Kathleen Mascareñas, media relations specialist with Salt River Project, offered pointers on how to keep the summer electric bills from gobbling up the family budget.

“The number one energy consumer in your home is your air conditioning unit,” Mascareñas told Wrangler News. Reducing the use of the unit is one surefire way to lower energy consumption, she said.

“We recommend that you set your thermostat between 78 to 80 degrees when you’re home, and when you’re away from your home, you set the thermostat at about 85 degrees.”

With every degree set above 80, consumers can save about 2 to 3 percent on cooling costs. An easy way to achieve that is through a programmable thermostat, Mascareñas said.

“You can set it and forget it.”

There are also some low-tech solutions to reducing energy consumption: keeping the blinds, shutters and curtains closed during the hottest part of the day.

Windows can account for nearly 50 percent of the heat that enters a home. SRP also offers rebates to homeowners who install shade screens on their windows.

For those interested in green solutions, Mascareñas said planting shade trees can help keep costs down. SRP offers two free shade trees to homeowners who take a class and learn how to properly plant them. Once fully grown, the trees can reduce a homeowner’s electric bill by up to $50 per year.

When it comes to the kitchen, old standby tricks like the use of a slow cooker can really add up to savings.

“Anything you can do to not heat up your home. We all know that when oven or stove is going, you can feel the warmth inside the home. So we do recommend grilling outdoors or preparing meals that do not require the range or the stove,” Mascareñas said.

She also pointed to ceiling fans and the need to reverse the blades during the spring and summer months. “A lot of people forget to rotate them. You also want to make sure you turn the fans off when you leave the room because ceiling fans don’t actually cool the room—they just cool the body while you’re in that room.”

Then there are what SRP refers to as the “top 10 bad energy wasting habits” that drive bills higher.

Like standing in front of the refrigerator with the door open, pondering the contents.

“I would say, be aware of what you want, go in and get it and get out. Don’t linger there,” Mascareñas said.

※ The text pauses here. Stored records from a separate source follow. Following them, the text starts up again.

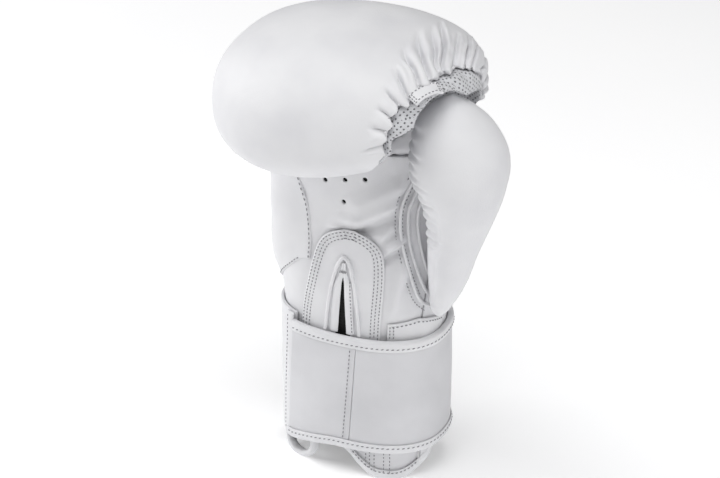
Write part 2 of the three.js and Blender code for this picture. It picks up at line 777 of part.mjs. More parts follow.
// Cuff: padded back whose flap laps over the palm leather at the left
const backEdge = (angle) => Math.max(0, between(BACK_EDGE, 'angle', 'height', angle / degrees)) * STRAP_BASE;
const EDGE_ROOM = 0.9 * degrees;
const LAP_START = 234 * degrees;
const LAP_END = 244 * degrees;
const cuffBack = wrap({
  from: always(PALM_RIGHT + EDGE_ROOM),
  to: (height) => flapEdge(height) + TURN,
  low: backEdge,
  high: always(SHELL_BASE - 1.5 * GAP),
  outer: always(FLAP_OUT),
  inner: (angle) => {
    const share = Math.min(1, Math.max(0, (angle - LAP_START) / (LAP_END - LAP_START)));
    return FLAP_OUT - CUFF_WALL + share * (CUFF_WALL - FLAP_WALL + GAP / 3);
  },
  across: 36,
  along: 4,
});
addPiece('cuff_back', cuffBack, 'leather');

// Folded binding along an edge of the cuff: a section of offsets and heights, swept round
function foldedBinding(from, to, steps, section) {
  const rings = [];
  for (let j = 0; j <= steps; j += 1) {
    const angle = from + ((to - from) * j) / steps;
    rings.push(section(angle).map(([offset, height]) => handPoint(angle, height, offset)));
  }
  return sweep(rings, section(from));
}

// Binding of the flap's upright edge
const FLAP_BINDING = 7;
const bindingTurn = FLAP_BINDING / (CUFF_WIDTH / 2);
const flapBinding = wrap({
  from: (height) => flapEdge(height) - bindingTurn,
  to: flapEdge,
  low: always(STRAP_BASE - STRAP_DROP + 1),
  high: always(SHELL_BASE - GAP),
  outer: always(FLAP_OUT + GAP + BINDING_WALL),
  inner: always(FLAP_OUT + GAP),
  across: 3,
  along: 5,
});
addPiece('flap_binding', flapBinding, 'binding');

// Binding of the palm leather's lower edge at the thumb's side
const CRESCENT_START = 3 * degrees;
const CRESCENT_END = 61 * degrees;
const crescentBinding = foldedBinding(CRESCENT_START, CRESCENT_END, 14, (angle) => {
  const edge = palmEdge(angle);
  return [
    [GAP, edge + BINDING_WIDTH],
    [GAP + BINDING_WALL, edge + BINDING_WIDTH],
    [GAP + BINDING_WALL, edge],
    [GAP, edge],
  ];
});
addPiece('palm_binding', crescentBinding, 'binding');

// Open loop of tape under the flap's lower corner
const LOOP_LEFT = -68 * degrees;
const LOOP_RIGHT = -20 * degrees;
const loopTops = [backEdge(LOOP_LEFT + TURN) - GAP, palmEdge(LOOP_RIGHT) - GAP];
const loopIn = -PALM_WALL / 2;
const loopPath = [];
for (let i = 0; i <= 8; i += 1) {
  const share = i / 8;
  const swing = -Math.cos(share * Math.PI);
  const angle = (LOOP_LEFT + LOOP_RIGHT) / 2 + (bent(swing, 0.8) * (LOOP_RIGHT - LOOP_LEFT)) / 2;
  const top = loopTops[0] + share * (loopTops[1] - loopTops[0]);
  const drop = Math.sin(share * Math.PI) ** 0.7;
  loopPath.push(handPoint(angle, top - drop * (top - LOOP_WALL / 2), loopIn));
}
const loopRings = loopPath.map((point, i) => {
  const before = loopPath[Math.max(i - 1, 0)];
  const after = loopPath[Math.min(i + 1, loopPath.length - 1)];
  const along = after.clone().sub(before).normalize();
  const outwards = new THREE.Vector3(point.x, point.y, 0).normalize();
  outwards.addScaledVector(along, -along.dot(outwards)).normalize();
  const across = new THREE.Vector3().crossVectors(along, outwards);
  return tapeSection(point, outwards, LOOP_TAPE, across, LOOP_WALL);
});
addPiece('cuff_loop', loft(loopRings), 'binding');

// Strap round the cuff: an end panel and a main panel, with folded bindings along both edges
const STRAP_CORNER = 16;
const SEAM_LEAN = 4;
const PANEL_CORNER = 1.15;
const cornerDrop = (angle) => {
  const left = (STRAP_END - angle) * (CUFF_WIDTH / 2);
  const short = Math.max(0, STRAP_CORNER - left);
  return STRAP_CORNER - Math.sqrt(Math.max(0, STRAP_CORNER ** 2 - short ** 2));
};
const HEM = 1.5;
const DROP_END = -2 * degrees;
const DROP_SPAN = 32 * degrees;
const strapFoot = (angle) => STRAP_BASE - STRAP_DROP * Math.min(1, Math.max(0, (DROP_END - angle) / DROP_SPAN));
const strapLow = (angle) => strapFoot(angle) + HEM + 2 * GAP + cornerDrop(angle) * PANEL_CORNER;
const strapHigh = (angle) => STRAP_TOP - HEM - 2 * GAP - cornerDrop(angle) * PANEL_CORNER;
const strapSeam = (height) =>
  STRAP_SEAM - (((STRAP_TOP - height) / STRAP_HEIGHT) * SEAM_LEAN) / (CUFF_WIDTH / 2);

addPiece('strap_end_panel', wrap({
  from: strapStart,
  to: strapSeam,
  low: strapLow,
  high: strapHigh,
  outer: always(STRAP_OUT),
  inner: always(STRAP_IN),
  across: 8,
  along: 2,
}), 'strap');

addPiece('strap_main', wrap({
  from: (height) => strapSeam(height) + GAP / (CUFF_WIDTH / 2),
  to: always(STRAP_END - (3 * GAP) / (CUFF_WIDTH / 2)),
  low: strapLow,
  high: strapHigh,
  outer: always(STRAP_OUT),
  inner: always(STRAP_IN),
  across: 36,
  along: 1,
}), 'strap');

for (const [name, side] of [['top', 1], ['bottom', -1]]) {
  const edge = side > 0 ? always(STRAP_TOP) : strapFoot;
  const start = strapStart(edge(STRAP_START));
  addPiece(`strap_piping_${name}`, foldedBinding(start, STRAP_END - GAP / ARC_RADIUS, 36, (angle) => {
    const rim = edge(angle) - side * cornerDrop(angle);
    const proud = STRAP_OUT + PIPING_PROUD;
    return [
      [STRAP_IN, rim],
      [proud, rim],
      [proud, rim - side * PIPING_WIDTH],
      [STRAP_OUT + GAP, rim - side * PIPING_WIDTH],
      [STRAP_OUT + GAP, rim - side * HEM],
      [STRAP_IN, rim - side * HEM],
    ];
  }), 'binding');
}

// Black lining of the hand's room, open behind the slit
const liningBlock = new THREE.BoxGeometry(CUFF_WIDTH * 2, CUFF_DEPTH * 4, LINING_TOP - LINING_BASE);
liningBlock.translate(0, 0, (LINING_TOP + LINING_BASE) / 2);
const liningSlot = new THREE.BoxGeometry(SLIT_WIDTH * 2, CUFF_DEPTH, SLIT_TOP * 2.1);
liningSlot.translate(-SLIT_LEAN / 2, -CUFF_DEPTH / 2, 0);
const lining = handRoom(GAP)
  .subtract(handRoom(GAP + LINING_WALL))
  .intersect(toSolid(liningBlock))
  .subtract(toSolid(liningSlot));
addPiece('lining', toGeometry(lining), 'lining');

// The origin goes to the middle of the box that holds the glove
const box = new THREE.Box3().setFromObject(group);
const middle = box.getCenter(new THREE.Vector3());
group.children.forEach((piece) => piece.geometry.translate(-middle.x, -middle.y, -box.min.z));

export default group;
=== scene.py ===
"""Boxing glove for the right hand: padded leather, gathered roll, stitching and closing strap."""
import math

import bmesh
import bpy
from mathutils import Matrix, Vector, noise


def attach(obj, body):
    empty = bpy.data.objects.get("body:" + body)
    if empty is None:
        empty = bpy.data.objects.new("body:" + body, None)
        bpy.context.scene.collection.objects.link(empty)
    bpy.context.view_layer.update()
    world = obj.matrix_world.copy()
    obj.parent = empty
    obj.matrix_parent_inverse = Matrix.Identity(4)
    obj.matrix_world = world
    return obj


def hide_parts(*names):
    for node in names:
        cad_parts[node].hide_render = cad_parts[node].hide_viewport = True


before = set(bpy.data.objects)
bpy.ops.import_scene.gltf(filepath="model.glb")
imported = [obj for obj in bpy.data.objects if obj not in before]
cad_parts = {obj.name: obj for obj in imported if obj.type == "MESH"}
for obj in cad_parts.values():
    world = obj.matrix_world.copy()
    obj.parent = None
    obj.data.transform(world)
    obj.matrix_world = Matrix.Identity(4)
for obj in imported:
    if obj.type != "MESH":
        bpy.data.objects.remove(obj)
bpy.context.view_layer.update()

bl_info = {
    "name": "Boxing Glove",
    "version": (1, 0, 0),
    "blender": (4, 5, 0),
    "location": "View3D > Sidebar > Glove",
    "description": "Leather boxing glove with a gathered fist, a separate thumb and a closing strap",
    "category": "Object",
}

MM = 0.001

# Named sizes of the solids, in millimetres
MIDDLE = (11.17, -22.588)
CUFF_WIDTH = 96.0
CUFF_DEPTH = 64.4
HAND_HEIGHT = 250.0
FIST_WIDTH = 158.0
FIST_DEPTH = 128.0
FIST_HEIGHT = 93.0
FIST_RISE = 253.5
FIST_TILT = 0.05
FIST_REACH = 24.0
HUB = (8.0, 8.0)
THUMB_HEIGHT = 157.0
THUMB_WIDTH = 56.0
THUMB_BASE = 117.0
THUMB_OUT = 73.5
THUMB_REACH = 40.0
GAP = 0.4
PALM_TOP = 224.0
PALM_WALL = 2.5
PATCH_OUT = 1.6
PATCH_TOP = 173.0
SLIT_TOP = 140.0
SLIT_WIDTH = 14.0
SLIT_LEAN = 10.0
SLIT_END = 1.2
BINDING = 6.0
BINDING_WALL = 1.6
FLAP_OUT = 2.4
CUFF_TOP = 103.4
STRAP_BASE = 21.0
STRAP_DROP = 5.5
STRAP_TOP = 99.5
STRAP_IN = 2.8
STRAP_OUT = 5.8
STRAP_CORNER = 16.0
PIPING = 6.5
PIPING_PROUD = 0.8
PALM_LEFT = -104.0
PALM_RIGHT = 62.0
STRAP_START = -33.0
STRAP_SEAM = 9.0
STRAP_END = 262.0
STRAP_LEAN = 5.5
SEAM_LEAN = 4.0
DROP_END = -2.0
DROP_SPAN = 32.0
HAND_POWER = 2 / 2.4
FIST_POWER = 2 / 2.45

# Camera: angles in degrees, (across, height) of its aim in millimetres, distance in metres, focal length as a
# share of the sensor's width, which is in millimetres
CAMERA_AZIMUTH = 24
CAMERA_ELEVATION = 30
CAMERA_AIM = (-5.5, 144.5)
CAMERA_DISTANCE = 1.8
CAMERA_FOCAL = 3047 / 720
SENSOR = 36
# Soft square lights: name, place and width in metres, power in watts
LIGHTS = (
    ("key", (-1.6, -0.3, 0.75), 1.1, 17.0),
    ("fill", (1.5, -0.45, 1.0), 1.2, 9.0),
    ("top", (0.1, -0.55, 1.85), 1.2, 18.5),
)
LIGHTS_AIM = Vector((0, 0, 0.15))

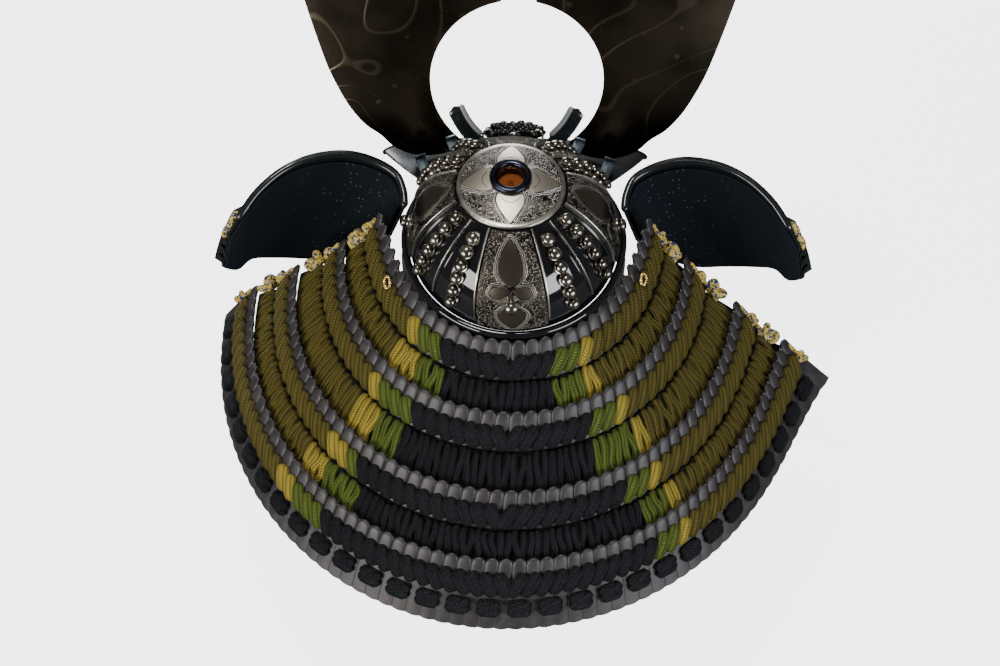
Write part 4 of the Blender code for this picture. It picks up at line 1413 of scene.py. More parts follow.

Using old-fashioned incandescent bulbs and falling asleep with the television on are two other ways energy is wasted.

The other no-no is leaving appliances plugged in when they are not being used.

“We call those energy vampires,” Mascareñas noted. That includes the cell phone that’s already fully charged but still plugged in and those entertainment devices.

“Leaving all the X-Boxes and Gameboys plugged in all the time also adds up in that bill for you.”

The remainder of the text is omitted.